Instruction ->
Everything from the line with "Write the OpenSCAD" through the line with "groove_back = 1.4; // [1:0.1:4]" should be repeated exactly, both of those lines included, and nothing else.

Stored records ->
_ _ _ _ _

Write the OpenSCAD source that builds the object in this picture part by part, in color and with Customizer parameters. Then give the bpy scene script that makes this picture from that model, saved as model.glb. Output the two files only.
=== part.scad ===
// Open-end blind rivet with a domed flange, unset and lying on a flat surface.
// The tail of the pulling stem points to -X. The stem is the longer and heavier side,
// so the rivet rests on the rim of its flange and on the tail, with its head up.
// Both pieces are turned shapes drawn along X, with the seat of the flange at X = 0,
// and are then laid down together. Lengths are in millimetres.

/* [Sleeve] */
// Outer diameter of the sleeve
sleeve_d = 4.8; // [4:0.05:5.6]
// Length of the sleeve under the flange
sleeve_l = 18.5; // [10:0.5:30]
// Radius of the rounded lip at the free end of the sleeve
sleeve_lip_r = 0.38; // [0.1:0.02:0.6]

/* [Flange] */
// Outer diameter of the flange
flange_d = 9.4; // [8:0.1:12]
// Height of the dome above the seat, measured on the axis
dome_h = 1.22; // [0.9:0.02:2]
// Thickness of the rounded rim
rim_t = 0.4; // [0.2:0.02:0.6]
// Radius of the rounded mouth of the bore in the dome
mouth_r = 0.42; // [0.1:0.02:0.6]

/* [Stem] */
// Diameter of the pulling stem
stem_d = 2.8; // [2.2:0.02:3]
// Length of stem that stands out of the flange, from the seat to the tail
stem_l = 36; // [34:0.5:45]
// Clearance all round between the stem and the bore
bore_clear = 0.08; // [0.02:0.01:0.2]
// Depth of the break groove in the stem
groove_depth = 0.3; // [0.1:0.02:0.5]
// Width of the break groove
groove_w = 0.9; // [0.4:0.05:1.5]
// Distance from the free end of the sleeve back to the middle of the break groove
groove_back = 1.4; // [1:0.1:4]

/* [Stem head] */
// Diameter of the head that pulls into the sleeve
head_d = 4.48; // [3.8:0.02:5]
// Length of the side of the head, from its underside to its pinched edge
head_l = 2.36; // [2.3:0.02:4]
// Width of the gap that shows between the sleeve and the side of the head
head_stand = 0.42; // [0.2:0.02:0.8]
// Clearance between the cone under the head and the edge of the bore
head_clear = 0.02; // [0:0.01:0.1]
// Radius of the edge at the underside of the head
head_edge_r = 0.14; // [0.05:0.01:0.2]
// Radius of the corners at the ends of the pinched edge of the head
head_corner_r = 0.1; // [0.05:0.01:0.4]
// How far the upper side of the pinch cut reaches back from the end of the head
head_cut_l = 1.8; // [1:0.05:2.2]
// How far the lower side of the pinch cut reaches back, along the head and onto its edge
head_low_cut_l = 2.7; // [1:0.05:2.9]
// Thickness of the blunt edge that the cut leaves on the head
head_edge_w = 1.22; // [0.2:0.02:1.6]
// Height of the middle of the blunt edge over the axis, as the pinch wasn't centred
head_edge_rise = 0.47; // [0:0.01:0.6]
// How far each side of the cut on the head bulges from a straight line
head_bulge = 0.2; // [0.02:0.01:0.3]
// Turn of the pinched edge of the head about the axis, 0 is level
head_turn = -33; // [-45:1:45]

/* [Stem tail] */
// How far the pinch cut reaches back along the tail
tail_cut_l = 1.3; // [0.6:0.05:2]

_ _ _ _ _

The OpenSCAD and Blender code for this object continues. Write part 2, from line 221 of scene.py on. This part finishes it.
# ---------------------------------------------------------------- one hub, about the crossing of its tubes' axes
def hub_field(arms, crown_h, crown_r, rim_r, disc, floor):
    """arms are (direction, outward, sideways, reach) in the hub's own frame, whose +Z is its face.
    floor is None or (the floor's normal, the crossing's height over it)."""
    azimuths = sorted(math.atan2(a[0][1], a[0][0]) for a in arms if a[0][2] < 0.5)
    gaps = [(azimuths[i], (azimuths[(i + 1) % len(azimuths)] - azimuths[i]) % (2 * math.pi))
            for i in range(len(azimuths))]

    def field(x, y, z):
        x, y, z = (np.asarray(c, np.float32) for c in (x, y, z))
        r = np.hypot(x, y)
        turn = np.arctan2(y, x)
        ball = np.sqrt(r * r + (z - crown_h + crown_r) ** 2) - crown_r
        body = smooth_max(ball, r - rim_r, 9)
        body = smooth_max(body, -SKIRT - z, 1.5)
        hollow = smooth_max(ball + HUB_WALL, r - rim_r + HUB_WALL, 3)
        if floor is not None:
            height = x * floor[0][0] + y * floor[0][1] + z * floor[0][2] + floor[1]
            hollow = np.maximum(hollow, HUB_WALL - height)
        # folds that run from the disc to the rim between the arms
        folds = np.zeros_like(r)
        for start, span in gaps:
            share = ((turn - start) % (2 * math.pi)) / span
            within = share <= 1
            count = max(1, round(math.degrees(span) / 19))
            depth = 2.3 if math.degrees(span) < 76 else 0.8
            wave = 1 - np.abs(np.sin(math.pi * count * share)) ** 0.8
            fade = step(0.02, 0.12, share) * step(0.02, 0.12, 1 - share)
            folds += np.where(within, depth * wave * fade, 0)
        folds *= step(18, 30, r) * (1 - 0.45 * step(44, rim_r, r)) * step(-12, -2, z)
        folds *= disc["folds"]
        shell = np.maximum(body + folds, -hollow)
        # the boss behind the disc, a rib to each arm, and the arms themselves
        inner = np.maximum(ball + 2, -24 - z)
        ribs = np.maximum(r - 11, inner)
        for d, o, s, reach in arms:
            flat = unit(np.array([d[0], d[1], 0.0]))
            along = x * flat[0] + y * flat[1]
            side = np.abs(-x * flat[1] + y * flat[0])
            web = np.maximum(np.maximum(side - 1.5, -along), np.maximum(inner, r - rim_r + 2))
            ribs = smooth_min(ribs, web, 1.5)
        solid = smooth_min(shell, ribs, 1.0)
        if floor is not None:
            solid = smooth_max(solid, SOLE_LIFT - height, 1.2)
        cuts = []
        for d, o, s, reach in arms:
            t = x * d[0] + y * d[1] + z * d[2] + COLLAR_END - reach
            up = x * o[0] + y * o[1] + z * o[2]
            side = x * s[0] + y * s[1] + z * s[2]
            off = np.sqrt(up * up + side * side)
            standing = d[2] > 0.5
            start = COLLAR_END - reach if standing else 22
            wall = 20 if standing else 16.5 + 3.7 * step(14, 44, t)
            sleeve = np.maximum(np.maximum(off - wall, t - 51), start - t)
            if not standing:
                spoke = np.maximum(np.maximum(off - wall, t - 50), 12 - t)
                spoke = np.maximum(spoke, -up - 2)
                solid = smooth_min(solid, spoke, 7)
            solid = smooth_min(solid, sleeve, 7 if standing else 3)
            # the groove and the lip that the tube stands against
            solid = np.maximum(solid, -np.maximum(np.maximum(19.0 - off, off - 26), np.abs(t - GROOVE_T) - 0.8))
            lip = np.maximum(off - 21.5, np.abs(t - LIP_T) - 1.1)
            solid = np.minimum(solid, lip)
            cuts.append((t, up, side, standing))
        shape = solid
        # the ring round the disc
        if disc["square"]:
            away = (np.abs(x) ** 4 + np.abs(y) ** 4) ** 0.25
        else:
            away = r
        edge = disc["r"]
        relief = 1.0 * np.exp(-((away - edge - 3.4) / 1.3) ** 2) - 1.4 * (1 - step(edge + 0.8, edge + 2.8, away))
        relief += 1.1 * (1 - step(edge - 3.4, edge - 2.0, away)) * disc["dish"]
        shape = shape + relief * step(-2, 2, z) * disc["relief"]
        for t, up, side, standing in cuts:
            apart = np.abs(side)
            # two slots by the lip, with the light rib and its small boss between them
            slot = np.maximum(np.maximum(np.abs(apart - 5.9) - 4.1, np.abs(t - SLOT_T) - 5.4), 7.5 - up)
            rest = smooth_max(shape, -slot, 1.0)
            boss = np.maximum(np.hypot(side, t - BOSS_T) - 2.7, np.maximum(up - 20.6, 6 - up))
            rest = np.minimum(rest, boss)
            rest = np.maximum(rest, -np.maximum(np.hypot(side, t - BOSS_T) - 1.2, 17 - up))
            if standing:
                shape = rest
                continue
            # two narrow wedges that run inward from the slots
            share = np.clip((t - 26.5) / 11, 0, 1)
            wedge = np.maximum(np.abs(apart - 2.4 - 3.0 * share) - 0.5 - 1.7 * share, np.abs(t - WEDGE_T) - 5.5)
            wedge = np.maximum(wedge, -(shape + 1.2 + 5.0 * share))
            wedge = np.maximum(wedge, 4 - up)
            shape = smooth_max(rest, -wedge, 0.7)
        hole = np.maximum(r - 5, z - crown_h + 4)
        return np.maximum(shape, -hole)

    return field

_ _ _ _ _

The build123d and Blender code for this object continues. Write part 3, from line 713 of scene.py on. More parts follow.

_ _ _ _ _

Full output ->
Write the OpenSCAD source that builds the object in this picture part by part, in color and with Customizer parameters. Then give the bpy scene script that makes this picture from that model, saved as model.glb. Output the two files only.
=== part.scad ===
// Open-end blind rivet with a domed flange, unset and lying on a flat surface.
// The tail of the pulling stem points to -X. The stem is the longer and heavier side,
// so the rivet rests on the rim of its flange and on the tail, with its head up.
// Both pieces are turned shapes drawn along X, with the seat of the flange at X = 0,
// and are then laid down together. Lengths are in millimetres.

/* [Sleeve] */
// Outer diameter of the sleeve
sleeve_d = 4.8; // [4:0.05:5.6]
// Length of the sleeve under the flange
sleeve_l = 18.5; // [10:0.5:30]
// Radius of the rounded lip at the free end of the sleeve
sleeve_lip_r = 0.38; // [0.1:0.02:0.6]

/* [Flange] */
// Outer diameter of the flange
flange_d = 9.4; // [8:0.1:12]
// Height of the dome above the seat, measured on the axis
dome_h = 1.22; // [0.9:0.02:2]
// Thickness of the rounded rim
rim_t = 0.4; // [0.2:0.02:0.6]
// Radius of the rounded mouth of the bore in the dome
mouth_r = 0.42; // [0.1:0.02:0.6]

/* [Stem] */
// Diameter of the pulling stem
stem_d = 2.8; // [2.2:0.02:3]
// Length of stem that stands out of the flange, from the seat to the tail
stem_l = 36; // [34:0.5:45]
// Clearance all round between the stem and the bore
bore_clear = 0.08; // [0.02:0.01:0.2]
// Depth of the break groove in the stem
groove_depth = 0.3; // [0.1:0.02:0.5]
// Width of the break groove
groove_w = 0.9; // [0.4:0.05:1.5]
// Distance from the free end of the sleeve back to the middle of the break groove
groove_back = 1.4; // [1:0.1:4]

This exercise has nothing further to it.